Встали они рано. В комнате было так холодно, что при дыхании изо рта шел пар. Окно за ночь обросло толстым слоем льда. Гость недовольно пробурчал:

– Ну и окно! Почему нет второй рамы?

– Хозяева дома не поставили, а деньги компании надо беречь. Сам я получаю не ахти как много, так что приходится держать тело в холоде.

– Ну и жилье! Я уже схватил такой насморк, что хуже быть не может. Никогда еще я не ночевал в такой халупе, и никогда больше не буду ночевать. И вам не советую. Вы потеряете здесь здоровье.

– Не знаю. Это самое лучшее жилье, в котором я когда-либо жил. Скажем, в бараке на Рункаусёки волосы и рубашка каждую ночь примерзали к полу. Как только ни приходилось изворачиваться, чтобы подняться утром. Рубахи трещали и рвались, их каждый вечер приходилось чинить.

Гость засмеялся.

– Конечно, чуточку преувеличиваете. Ну и, разумеется, много значит привычка. Но все же во всем этом проявляется, как бы это сказать… беспомощность, безалаберность. Например, вот здесь. Здоровье можно сберечь буквально за несколько десятков марок. Вставьте-ка сюда вторую раму за счет компании.

Они растопили печку, приготовили закуску и кофе. Как только рассвело, отправились обходить участки. Сначала зашли на биржу. Обладатель волчьего тулупа долго осматривал штабеля крепежного леса, провел кожаной перчаткой по стволу, потом, сняв перчатку, потрогал замерзшее бревно голыми пальцами.

– А нельзя ли лучше обрабатывать древесину?

– Разумеется, можно, господин начальник! Но это стоило бы денег. А компания ведь работает по принципу – все делать как можно дешевле.

– Значит, окорять лучше нельзя, не повысив издержек?

– По-моему, нет. Тогда пришлось бы тратить на каждое бревно больше времени. А время-деньги и деньги – хлеб.

Больше гость ни о чем не расспрашивал. Они молча направились по тракторной дороге к лесу. Им навстречу шел стальной конь. Лязгая гусеницами и натуженно ревя мотором, он тащил тринадцать огромных возов. Компания как раз испытывала трактора на вывозке.

Патэ Тэйкка и инспектор сошли на обочину дороги. При виде тягача гость приободрился.

– Вот это воз! Вот это кубики! Это тебе не овсяный двигатель. Не какая-то кляча!

– Да.

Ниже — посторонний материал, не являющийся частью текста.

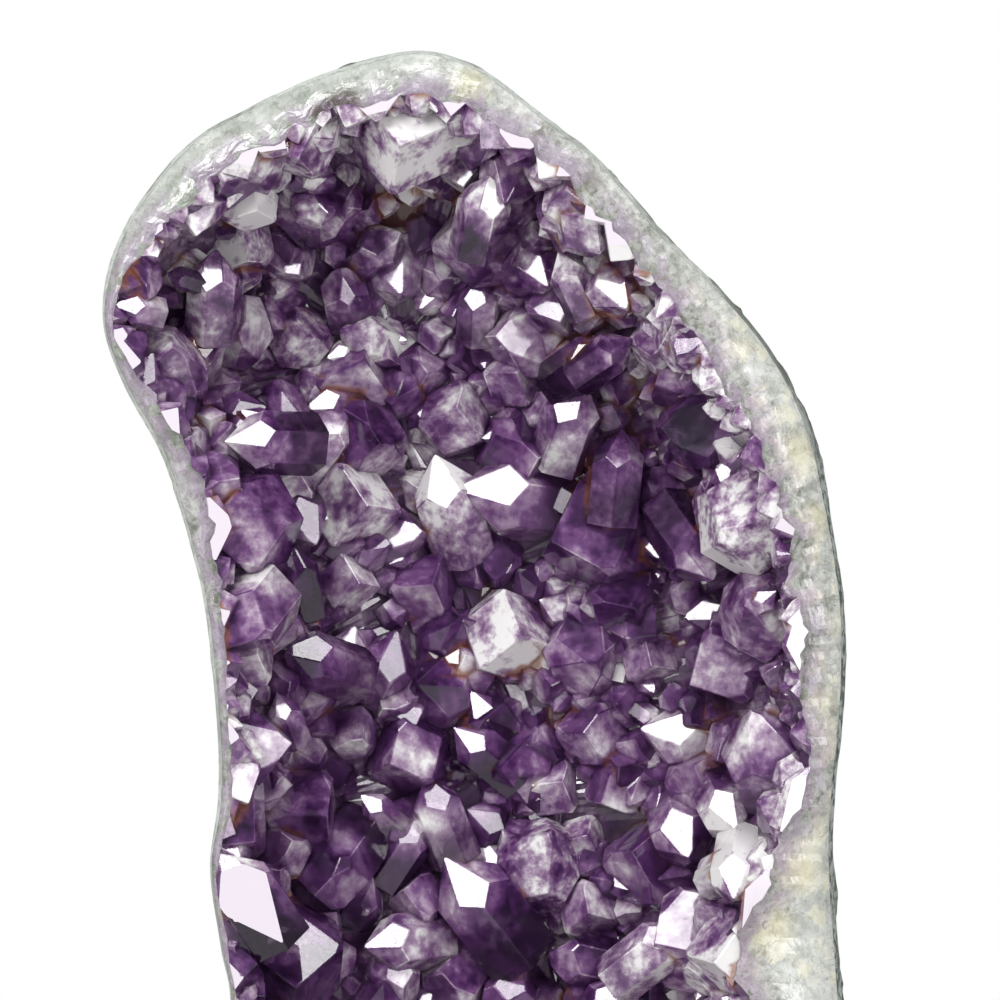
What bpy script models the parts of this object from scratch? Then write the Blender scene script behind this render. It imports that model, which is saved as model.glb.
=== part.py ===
"""Amethyst geode of the cathedral kind: half of a hollow basalt nodule, stood upright on a sawn base.

The rock is a rough basalt matrix. It holds a band of pale quartz, ground smooth round the opening, and
the hollow inside the band is lined with one crust of amethyst points.

Metres, +Z up. The origin is the middle of the geode's box at the level of the sawn base. The opening
faces -Y. Outlines are given as columns and rows of the photograph, where one pixel is PIXEL metres at
the rim, and row BASE_ROW is the base.
"""

import math
import random

import bmesh
import bpy
from mathutils import Matrix, Vector, noise
from mathutils.bvhtree import BVHTree

# Driving dimensions. FRONT is the plane of the rim, and PROUD how far points may stand out of it.
HEIGHT = 0.420
DEPTH = 0.140
HOLLOW_DEPTH = 0.086
BAND_BEHIND_HOLLOW = 0.013
CRUST = 0.011
CRUST_AT_RIM = 0.003
PROUD = 0.005
LIP = 0.0015
GAP = 0.0004
FRONT = -0.0675

# The ground edge rolls back by this share of the rim's width, within limits
EDGE_ROLL = 0.75
EDGE_ROLL_LEAST = 0.005
EDGE_ROLL_MOST = 0.020
MOST_BARE_ROCK = 0.9

# The photograph's frame
CROWN_ROW = 47
BASE_ROW = 1282
MIDDLE_COLUMN = 477.5
PIXEL = HEIGHT / (BASE_ROW - CROWN_ROW)

# Outline of the rim, the edge of the crystals inside it, and the width of bare rock outside the quartz,
# clockwise from the lower left. The rows past BASE_ROW are the end of the nodule that the saw took off.
RIM = [
    ((215, 1400), (300, 1180), 160),
    ((198, 1282), (246, 1130), 62),
    ((208, 1160), (236, 1070), 14),
    ((229, 1015), (238, 1005), 3),
    ((220, 950), (228, 945), 3),
    ((209, 870), (217, 865), 3),
    ((217, 800), (232, 800), 4),
    ((216, 725), (230, 725), 4),
    ((204, 610), (224, 610), 4),
    ((186, 535), (211, 533), 4),
    ((160, 455), (188, 446), 5),
    ((124, 388), (142, 382), 4),
    ((102, 325), (114, 327), 3),
    ((108, 262), (131, 267), 5),
    ((135, 203), (172, 217), 5),
    ((185, 142), (225, 170), 5),
    ((245, 105), (280, 138), 5),
    ((330, 68), (345, 108), 5),
    ((415, 47), (415, 98), 5),
    ((480, 65), (458, 106), 5),
    ((550, 118), (522, 146), 5),
    ((605, 162), (575, 192), 5),
    ((665, 232), (635, 258), 5),
    ((722, 287), (686, 322), 5),
    ((775, 350), (724, 385), 5),
    ((812, 425), (762, 452), 5),
    ((832, 510), (786, 526), 5),
    ((846, 600), (800, 608), 5),
    ((848, 690), (804, 692), 6),
    ((838, 785), (806, 785), 5),
    ((837, 870), (768, 866), 6),
    ((845, 980), (738, 970), 6),
    ((853, 1120), (786, 1100), 8),
    ((848, 1270), (748, 1180), 44),
    ((790, 1440), (640, 1196), 204),
    ((520, 1545), (480, 1200), 275),
    ((310, 1510), (370, 1194), 250),
]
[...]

Воз, конечно, не тот. Но зато и цена этого стального коня не та и корм другой нужен и дороги другие. По целине он не попрет…

– Но это же только эксперимент. Конечно, когда будут подведены итоги, станет ясно, насколько это дело рентабельно. И, разумеется, не только на основании одной серии испытаний… А вы, кажется, сомневаетесь в успехе этого новшества. Не считаете ли вы, что тракторы в этом деле вещь невыгодная?

– Как вы только что сказали – последнее слово за цифрами. Но я думаю, что выгода будет небольшая. Содержание дорог, как видите, требует больших затрат, а к дороге бревна все равно нужно подвозить на лошадях. Кроме того, в сильные морозы моторы барахлят.

Гость предложил Патэ Тэйкке папиросу, и они двинулись дальше. У Патэ Тэйкки вдруг возникло горячее желание показать обладателю волчьего тулупа, что и он что-то понимает, о чем-то думает.

– Это в некотором смысле проблема. К механизации можно подходить с разных точек зрения. Во-первых, скажем, с точки зрения гуманного отношения к животным. На практике вывозка леса очень часто оборачивается явным истязанием животных. Каждый возчик старается побольше нагрузить да побыстрее ехать. А если тракторы заменят лошадей, то они положат конец этому нездоровому явлению или уменьшат его размеры. Животное освободится от рабства, кнут не будет вечно занесен над ним.

Гость слушал с интересом: мастер, употребляющий ученые словечки и рассуждающий в морозном лесу о мировых проблемах – любопытное явление.

– Во-вторых, – продолжал Патэ Тэйкка, – все это можно рассматривать, так сказать, с точки зрения общечеловеческого гуманизма. Куда денутся сотни и тысячи людей, их семьи, которые кормятся вывозкой леса? На что они будут жить? Следовательно, освобождение животного означало бы для некоторых людей усиление нужды, во всяком случае, поставило бы их в затруднительное положение. Тракторы делают за границей, и работают они на импортном горючем.